I do not do professional reviews of restaurants. I just write down my personal opinions for whatever they are worth and that may well be nothing.

My meat and three was not really anything to write home about, and yet, here I am doing just that.

Did I mention just how nice those ladies were?

The roast beef with gravy was actually some sort of rather poor roast beef sandwich type meat and the gravy came from a can or I don’t know anything at all about food. The okra was reheated in a microwave and dry and hard. The mashed potatoes were instant and the corn muffin that came with it all was reheated and hard. However, the pinto beans were pretty darn good. I should also mention that my wife liked her sandwich.

Understand this, I ate it all. It was not the worst lunch I ever had by many miles. It just was not homemade and it was just not anything special at all.

When I see a display case with pie in it I smile. I think I have made it clear in earlier posts just how I feel about pie.

The Pie Cabinet

The Pie Cabinet

They had several kinds for sale and after narrowing it down to either cherry or pecan I asked the nice lady if she would just pick one for me. I like to do that in a restaurant.
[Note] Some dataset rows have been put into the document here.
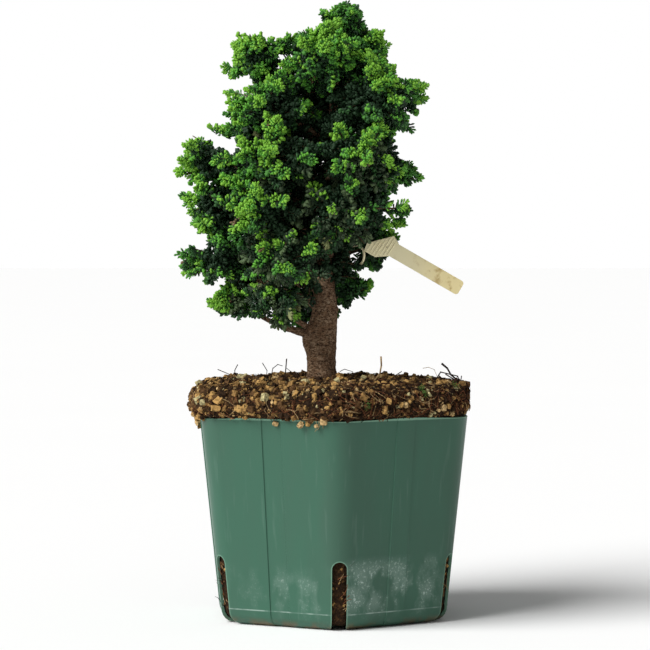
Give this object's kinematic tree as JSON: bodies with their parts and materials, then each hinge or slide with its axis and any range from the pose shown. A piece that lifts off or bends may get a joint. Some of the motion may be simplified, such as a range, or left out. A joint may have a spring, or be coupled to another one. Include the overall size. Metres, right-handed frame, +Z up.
{
  "type": "potted dwarf hinoki cypress",
  "caption": "Young dwarf cypress with a short bare trunk and a dense upright crown of fan-like sprays, in a tapered hexagonal nursery pot with slotted corners and a blank name tag.",
  "frame": {"origin": "middle of the flat underside of the pot", "axes": "+Z up along the trunk, -Y towards the front, where one corner of the pot points, +X to the right, where the name tag points"},
  "size_m": [0.1207, 0.1262, 0.2556],
  "materials": {
    "pot": "satin moulded green plastic with a few pale lime scuffs",
    "soil": "rough clay grains with dark root fibres",
    "bark": "rough grey-brown bark",
    "needles": "matt scale leaves, bright green at the tips and dark inside",
    "label": "aged cream plastic"
  },
  "bodies": {
    "root": {"bough_low_1": "bark", "bough_low_2": "bark", "bough_low_3": "bark", "bough_low_4": "bark", "bough_low_5": "bark", "bough_middle_1": "bark", "bough_middle_2": "bark", "bough_middle_3": "bark", "bough_middle_4": "bark", "bough_middle_5": "bark", "bough_middle_6": "bark", "bough_skirt_2": "bark", "bough_skirt_3": "bark", "bough_skirt_4": "bark", "bough_waist_1": "bark", "bough_waist_2": "bark", "bough_waist_3": "bark", "bough_waist_4": "bark", "bough_waist_5": "bark", "bough_waist_6": "bark", "foliage_low_1": "needles", "foliage_low_2": "needles", "foliage_low_3": "needles", "foliage_low_4": "needles", "foliage_low_5": "needles", "foliage_middle_1": "needles", "foliage_middle_2": "needles", "foliage_middle_3": "needles", "foliage_middle_4": "needles", "foliage_middle_5": "needles", "foliage_middle_6": "needles", "foliage_shoulder_1": "needles", "foliage_shoulder_2": "needles", "foliage_shoulder_3": "needles", "foliage_shoulder_4": "needles", "foliage_shoulder_5": "needles", "foliage_skirt_1": "needles", "foliage_skirt_2": "needles", "foliage_skirt_3": "needles", "foliage_skirt_4": "needles", "foliage_top": "needles", "foliage_upper_1": "needles", "foliage_upper_2": "needles", "foliage_upper_3": "needles", "foliage_upper_4": "needles", "foliage_waist_1": "needles", "foliage_waist_2": "needles", "foliage_waist_3": "needles", "foliage_waist_4": "needles", "foliage_waist_5": "needles", "foliage_waist_6": "needles", "label": "label", "pot": "pot", "soil": "soil", "trunk": "bark"}
  },
  "joints": []
}
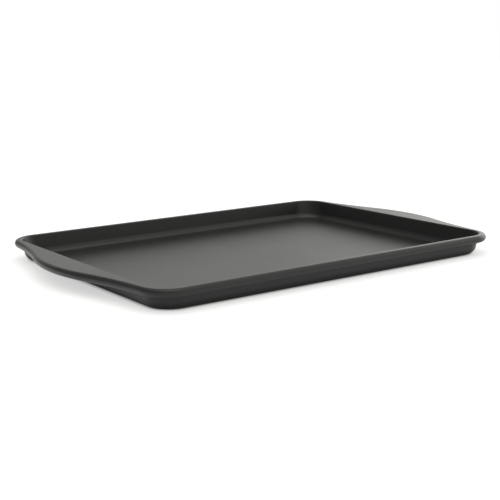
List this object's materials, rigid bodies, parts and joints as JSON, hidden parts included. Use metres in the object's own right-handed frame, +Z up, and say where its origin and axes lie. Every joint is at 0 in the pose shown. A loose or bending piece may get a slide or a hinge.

Usually the people who work in the restaurant are pretty knowledgeable about what is really good and what is not so good. She brought me the pecan and my wife had the pound cake.

I would like to state here that the pie saved the day and the whole lunch was redeemed but I see no reason to lie. The pie had a crust that tasted like cardboard and I am sure that it had not been made by anyone who was much different from Mrs. Smith. Oh well. The ladies were real nice.

We greatly enjoyed the meal. The atmosphere was great and the folks in the place were a joy to be around. The meal was not terrible. It was just not homemade and there was absolutely nothing spectacular about it. I am glad we went there. We had a great time and a lot of fun. You have to stick your neck out once in a while and go for something different. You need to sample the unknown. You will never find that in a McDonalds or a Cracker Barrel. Take a chance and look for the spectacular.

P.S. We rolled across Tennessee today listening to good old Hank Williams.